I'm going to sleep, so I can do this exact same thing tomorrow (hopefully without the facial injury).

Thursday, February 14, 2008

Happy Martyr's Day

It's Valentine's Day.

I somehow ended up with the "day off". Meaning before 8 AM I had already taken two phone calls from work.

It's more than trendy to hate Valentine's Day, I agree. I wholeheartedly think it's a nice gesture, but still a bit unecessary. I'm not jealous, sad, or lonely. I simply think that it's a strange holiday. To pick one day a year to show someone you love them.

I know, I know, I know. That's not what it is. You show you love them with gifts. I have no problem with that.

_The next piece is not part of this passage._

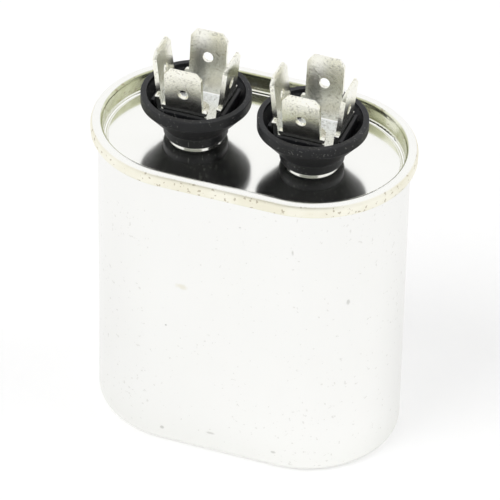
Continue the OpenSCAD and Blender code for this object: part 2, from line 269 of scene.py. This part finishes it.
def make_scuff():
    """A ragged rubbed spot of a given size at a given place."""
    tree, entry, leave = group_tree(
        "scuff",
        [("Place", "Vector", (0, 0, 0)), ("Centre", "Vector", (0, 0, 0)),
         ("Size", "Vector", (1, 1, 1))],
        [("Mask", "Float")])
    away = node(tree, "VectorMath", {0: entry.outputs["Place"], 1: entry.outputs["Centre"]},
                operation="SUBTRACT")
    scaled = node(tree, "VectorMath", {0: away.outputs[0], 1: entry.outputs["Size"]},
                  operation="DIVIDE")
    reach = node(tree, "VectorMath", {0: scaled.outputs[0]}, operation="LENGTH").outputs["Value"]
    ragged = node(tree, "TexNoise", {"Vector": entry.outputs["Place"], "Scale": 900.0,
                                     "Detail": 4.0})
    edge = maths(tree, "ADD", reach, maths(tree, "MULTIPLY", ragged.outputs[0], 1.1))
    tree.links.new(step(tree, edge, 0.75, 1.35, 1.0, 0.0), leave.inputs["Mask"])
    return tree


speckle = make_speckle()
scuff = make_scuff()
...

Everyone likes gifts. Getting them, giving them, it's all fun. However, didn't we just do this three months ago? Couldn't we push Valentine's Day back a couple months?

My roommate has been getting gifts from his boyfriend all week long. They're nice little gestures. He moved three giant balloons into the dining room, which I pretty much thought was a person that had broken into our apartment at 2AM, when I got up to get a drink.

I guess I just don't see the entire point. I guess I'm missing the big picture here. As long as I can remember, until very recent years (basically because I haven't lived with my parents for about two years), I've gotten candy every year. It was nice, I like chocolate, whatever. But why?

I guess if we had a reason for the celebration. More than martyrdom (which is really all this is about), I'd be more inclined to go all out for it.

My poor future wife. If I even remember about the holiday, I doubt it'll mean much.

I feel like doing something. I wish I knew more people here. The only friends I have work during the week, regular 9-5 jobs. I work, well...all the time. I get a day off every couple weeks right now.

I've segwayed into nothing. A sign I should be done for the day.

Tuesday, February 12, 2008

Under Pressure?

So, naturally, upon discovering my mother of all people now blogs, it seemed only fair to have one that everyone can read.

The title, though controversial, is simply keeping in line with what seems to be a theme in my family. Dirt roads?

I'll be keeping this short, but I'm sure I'll write in this soon.